4. The line as functional entity As mentioned in para. 3 above, ‘words’ with initial ‘S / Z’ are unexpectedly low in line initial position (on average about .1 of expected); other ‘words’ occur in this position far more frequently than expected, particularly ‘words’ with initial ‘8S,’ ‘9S’ etc., which have the appearance of ‘S’-initial ‘words’ suitably modified for line-initial use. Symbol groups at the ends of lines are frequently of a character unlike those appearing in the body of the text sometimes having the appearance of fillers. Further, in only one instance so far noted has a repeated sequence (of ‘words’) extended beyond the end of one line into the beginning of the next. All in all it is difficult not to assume that the line, on those pages on which the text has a linear arrangement, is a self-contained unit with a function yet to be discovered.
I don't think specific examples are given, but to show one of my own which I think shows what he is alluding to, at least in regards to "appearance of fillers" at the ends of lines.

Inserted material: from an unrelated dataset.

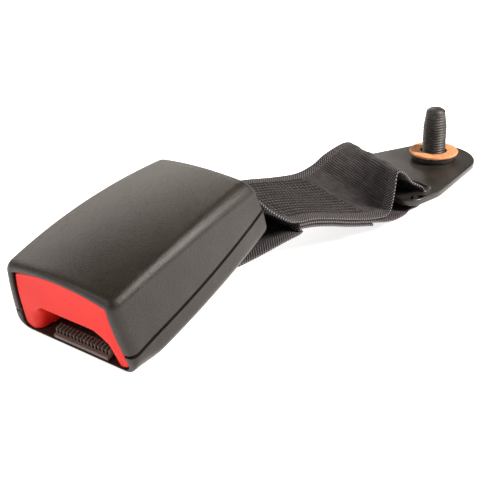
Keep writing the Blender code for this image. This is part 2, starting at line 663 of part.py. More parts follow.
def make_webbing(root, buckle_matrix, plate_matrix):
    cloth = finish("webbing", (0.045, 0.042, 0.046), 0.8)
    rows = smooth_rows(web_rows(buckle_matrix, plate_matrix), 3)
    rings = []
    for i, (near, far) in enumerate(rows):
        before = rows[max(i - 1, 0)]
        after = rows[min(i + 1, len(rows) - 1)]
        ring = []
        for side, points in ((1, (near, far)), (-1, (far, near))):
            for point, k in zip(points, (0, 1) if side == 1 else (1, 0)):
                along = after[k] - before[k]
                normal = along.cross(far - near).normalized()
                ring.append(point + side * WEB_THICKNESS / 2 * normal)
        rings.append(ring)
    mesh_object("webbing", loft(rings), root, cloth)


def make_thread(root):
    """One thread that runs to and fro across the stitched panel, on top of the strap."""
    cotton = finish("thread", (0.035, 0.033, 0.036), 0.75)
    panel = smooth_rows([layout_line(*pair) for pair in UPPER_RUN], 6)[2:]
    columns = 2 * THREAD_ROWS
    lift = Vector((0.0, 0.0, WEB_THICKNESS / 2 + GAP + THREAD_RADIUS))
    points = []
    for column in range(columns):
        across = mix(THREAD_MARGIN, 1 - THREAD_MARGIN, column / (columns - 1))
        order = panel if column % 2 == 0 else list(reversed(panel))
        points += [near.lerp(far, across) + lift for near, far in order]
    wire("stitch_thread", points, THREAD_RADIUS, root, cotton, 0)


def plate_outline():
    """Plan of the anchor plate: a wide slotted end drawn in to a round end about the bolt."""
    half = PLATE_SLOT_HALF + PLATE_ARM
    back = -PLATE_BAR / 2
    shoulder = PLATE_BAR / 2 + PLATE_SLOT_WIDTH + PLATE_SHOULDER_GAP
    run = BOLT_X - shoulder
    lean = math.degrees(math.atan2(half - PLATE_END_RADIUS, run))
    half_outline = arc((back + PLATE_CORNER, half - PLATE_CORNER), PLATE_CORNER, 180, 90, 6)
    half_outline += [(shoulder - PLATE_SHOULDER_LENGTH, half), (shoulder, half - PLATE_SHOULDER_EASE)]
    half_outline += arc((BOLT_X, 0.0), PLATE_END_RADIUS, 90 - lean, 0, 14)
    return half_outline + [(x, -y) for x, y in reversed(half_outline[:-1])]


def make_plate(anchor):
    steel = finish("plate_steel", (0.03, 0.027, 0.025), 0.3, 0.7)
    slot_start = PLATE_BAR / 2
    slot_end = slot_start + PLATE_SLOT_WIDTH
    radius = PLATE_SLOT_WIDTH / 2
    middle = (slot_start + slot_end) / 2
    reach = PLATE_SLOT_HALF - radius
    slot = arc((middle, reach), radius, 180, 0, 8) + arc((middle, -reach), radius, 0, -180, 8)
    hole = arc((BOLT_X, 0.0), BOLT_HOLE_RADIUS, 0, 345, 23)
    curve = bpy.data.curves.new("anchor_plate", "CURVE")
    curve.dimensions = "2D"
    curve.fill_mode = "BOTH"
    curve.extrude = PLATE_THICKNESS / 2 - PLATE_BEVEL
    curve.bevel_depth = PLATE_BEVEL
    curve.bevel_resolution = 1
    curve.offset = -PLATE_BEVEL
    for outline in (plate_outline(), slot, hole):
        spline = curve.splines.new("POLY")
        spline.points.add(len(outline) - 1)
        for spot, (x, y) in zip(spline.points, outline):
            spot.co = (x, y, 0.0, 1.0)
        spline.use_cyclic_u = True
    plate = curve_object("anchor_plate", curve, anchor, steel)
    weld = plate.modifiers.new("weld", "WELD")
    weld.merge_threshold = 0.005 * MM


def turned(name, profile, parent, material, steps=32):
    """Turns a profile of (radius, height) about Z, from the outer top down and back to the axis."""
    bm = bmesh.new()
    spots = [bm.verts.new((r, 0.0, z)) for r, z in profile]
    for a, b in zip(spots, spots[1:]):
        bm.edges.new((a, b))
    if profile[0][0] > 0.0:
        bm.edges.new((spots[-1], spots[0]))
    mesh = bpy.data.meshes.new(name)
    bm.to_mesh(mesh)
    bm.free()
    mesh.materials.append(material)
    item = bpy.data.objects.new(name, mesh)
    item.parent = parent
    PARTS.objects.link(item)
    screw = item.modifiers.new("turn", "SCREW")
    screw.steps = steps
    screw.render_steps = steps
    screw.use_merge_vertices = True
    screw.merge_threshold = 0.01 * MM
    screw.use_smooth_shade = True
    return item


def ring_profile(inner, outer, low, high):
    return [(inner, high), (outer, high), (outer, low), (inner, low)]


def fibre_top():
    return 3 * GAP + SPACER_THICKNESS + FIBRE_THICKNESS - GAP


def make_bolt(bolt):
    black = finish("bolt_black", (0.028, 0.026, 0.024), 0.42, 0.6)
    fibre = finish("fibre", (0.75, 0.3, 0.11), 0.7)
    top = fibre_top() + BOLT_HEIGHT
    under = -PLATE_THICKNESS - 2 * GAP - 2 * WAVE_HEIGHT - WAVE_THICKNESS
    shank_end = fibre_top() - 0.8 * MM
    flange_low = under - FLANGE_THICKNESS
    profile = [(0.0, top), (TIP_RADIUS - TIP_CHAMFER, top), (TIP_RADIUS, top - TIP_CHAMFER),
               (TIP_RADIUS + 0.1 * MM, top - 2.4 * TIP_CHAMFER), (THREAD_OUTER, top - TAPER_LENGTH),
               (THREAD_OUTER, shank_end), (SHANK_RADIUS, shank_end - 0.5 * MM), (SHANK_RADIUS, under),
               (FLANGE_RADIUS, under), (FLANGE_RADIUS, flange_low + 0.6 * MM),
               (FLANGE_RADIUS - 1.2 * MM, flange_low), (0.0, flange_low)]
    item = turned("anchor_bolt", profile, bolt, black)
    across_corners = HEAD_ACROSS_FLATS / math.cos(math.pi / 6)
    centre = (0.0, 0.0, flange_low - HEAD_HEIGHT / 2 + 0.25 * MM)
    head = drum(across_corners / 2, centre, HEAD_HEIGHT + 0.5 * MM, "Z", 6)
    combine(item, mesh_object("bolt_head", head, bolt, None), "UNION")
    spacer_low = GAP
    spacer_high = spacer_low + SPACER_THICKNESS
    spacer = ring_profile(SHANK_RADIUS + GAP, SPACER_RADIUS, spacer_low, spacer_high)
    turned("spacer_ring", spacer, bolt, black)
    washer_low = spacer_high + GAP
    washer = ring_profile(SHANK_RADIUS + GAP, FIBRE_RADIUS, washer_low, washer_low + FIBRE_THICKNESS)
    turned("fibre_washer", washer, bolt, fibre)
    steps = 36
    middle = under + GAP + WAVE_HEIGHT + WAVE_THICKNESS / 2
    bm = bmesh.new()
    rows = []
    for step in range(steps):
        angle = 2 * math.pi * step / steps
        wave = middle + WAVE_HEIGHT * math.cos(WAVE_COUNT * angle)
        low, high = wave - WAVE_THICKNESS / 2, wave + WAVE_THICKNESS / 2
        profile = ring_profile(SHANK_RADIUS + GAP, WAVE_RADIUS, low, high)
        rows.append([bm.verts.new((r * math.cos(angle), r * math.sin(angle), z)) for r, z in profile])
    for step in range(steps):
        row = rows[step]
        following = rows[(step + 1) % steps]
        for i in range(4):
            j = (i + 1) % 4
            bm.faces.new((row[i], row[j], following[j], following[i]))
    mesh_object("wave_washer", bm, bolt, finish("washer_steel", (0.3, 0.29, 0.27), 0.35, 1.0))


def stand_on_origin(root):
    """Moves the whole so that the middle of its box's bottom is at the origin."""
    bpy.context.view_layer.update()
    depsgraph = bpy.context.evaluated_depsgraph_get()
    corners = []
    for item in PARTS.objects:
        shown = item.evaluated_get(depsgraph)
        mesh = shown.to_mesh()
        corners += [shown.matrix_world @ vertex.co for vertex in mesh.vertices]
        shown.to_mesh_clear()
    low = [min(corner[k] for corner in corners) for k in range(3)]
    high = [max(corner[k] for corner in corners) for k in range(3)]
    root.location = (-(low[0] + high[0]) / 2, -(low[1] + high[1]) / 2, -low[2])
    bpy.context.view_layer.update()


def main():
    root = add_empty("assembly", Matrix.Identity(4), None)
    aim = Matrix.Rotation(BUCKLE_YAW, 4, "Z") @ Matrix.Rotation(-PITCH, 4, "Y")
    buckle_matrix = Matrix.Translation(BUCKLE_PLACE) @ aim
    buckle = add_empty("buckle_axis", buckle_matrix, root)
    turn = Matrix.Rotation(ANCHOR_YAW, 4, "Z") @ Matrix.Rotation(-ANCHOR_TILT, 4, "Y")
    plate_matrix = Matrix.Translation(ANCHOR_PIVOT) @ turn
    anchor = add_empty("anchor_axis", plate_matrix, root)
    bolt = add_empty("bolt_axis", Matrix.Translation((BOLT_X, 0.0, PLATE_THICKNESS / 2)), anchor)
    make_covers(buckle)
    make_guide(buckle)
    make_button(buckle)
    make_frame(buckle)
    make_latch(buckle)
    make_ejector(buckle)
    make_springs(buckle)
    make_webbing(root, buckle_matrix, plate_matrix)
    make_thread(root)
    make_plate(anchor)
    make_bolt(bolt)
    stand_on_origin(root)


clear_scene()
PARTS = new_group("seat_belt_buckle")
CUTTERS = new_group("cutters")
main()
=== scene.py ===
# %% [markdown]
# # Seat belt buckle on a short strap
#
# This lesson dresses a measured model of a seat belt buckle: two plastic covers, a red press
# button, a comb for the tongue, a strap of ribbed webbing, and a steel anchor plate with its bolt.
# The mechanism inside keeps the measured solids. Everything that shows gets a finer surface here.

# %% Load the measured frame
import bisect
import json
import math

import bmesh
import bpy
from mathutils import Matrix, Vector, noise


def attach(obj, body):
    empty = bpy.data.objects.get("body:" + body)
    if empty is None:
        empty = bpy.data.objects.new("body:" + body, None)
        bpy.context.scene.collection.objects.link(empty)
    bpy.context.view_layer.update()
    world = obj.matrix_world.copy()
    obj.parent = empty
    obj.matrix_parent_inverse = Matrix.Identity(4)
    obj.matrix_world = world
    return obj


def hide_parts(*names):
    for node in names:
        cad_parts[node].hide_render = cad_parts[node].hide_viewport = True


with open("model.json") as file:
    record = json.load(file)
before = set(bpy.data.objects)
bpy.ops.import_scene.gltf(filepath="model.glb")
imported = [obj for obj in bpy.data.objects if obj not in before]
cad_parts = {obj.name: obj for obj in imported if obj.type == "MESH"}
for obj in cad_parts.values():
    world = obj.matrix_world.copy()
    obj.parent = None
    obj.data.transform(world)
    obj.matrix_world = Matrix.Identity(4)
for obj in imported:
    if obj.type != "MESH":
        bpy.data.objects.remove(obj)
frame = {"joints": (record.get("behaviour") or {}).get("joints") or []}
joints = {joint["name"]: joint for joint in frame["joints"]}
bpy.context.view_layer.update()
MM = 0.001

# %% [markdown]
# ## Where things lie
#
# The buckle slides, so its button's axis gives the buckle's own X. The latch pin's place then
# fixes its origin at the lower edge of the mouth. The plate swings about its outer bar, and the
# bolt's axis stands square on it. All three frames are read from the joints, not typed in.

# %% Frames of the buckle, the plate and the bolt
LATCH_PIN = Vector((45.0, 0.0, 14.2)) * MM
ANCHOR_PIVOT = Vector((169.2, -9.0, 10.5)) * MM


def axes_matrix(x_axis, y_axis, z_axis, origin):
    matrix = Matrix((x_axis, y_axis, z_axis)).transposed().to_4x4()
    matrix.translation = origin
    return matrix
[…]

If we assume - not language. You see this sort of thing in some (later) ciphers such as Francis Bacons
"This decodes in groups of five as
baaab(S) baaba(T) aabaa(E) aabba(G) aaaaa(A) abbaa(N) abbab(O) aabba(G) baaaa® aaaaa(A) abbba(P) aabbb(H) babba(Y) bbaaa bbaab bbbbb
where the last three groups, being unintelligible, are assumed not to form part of the message."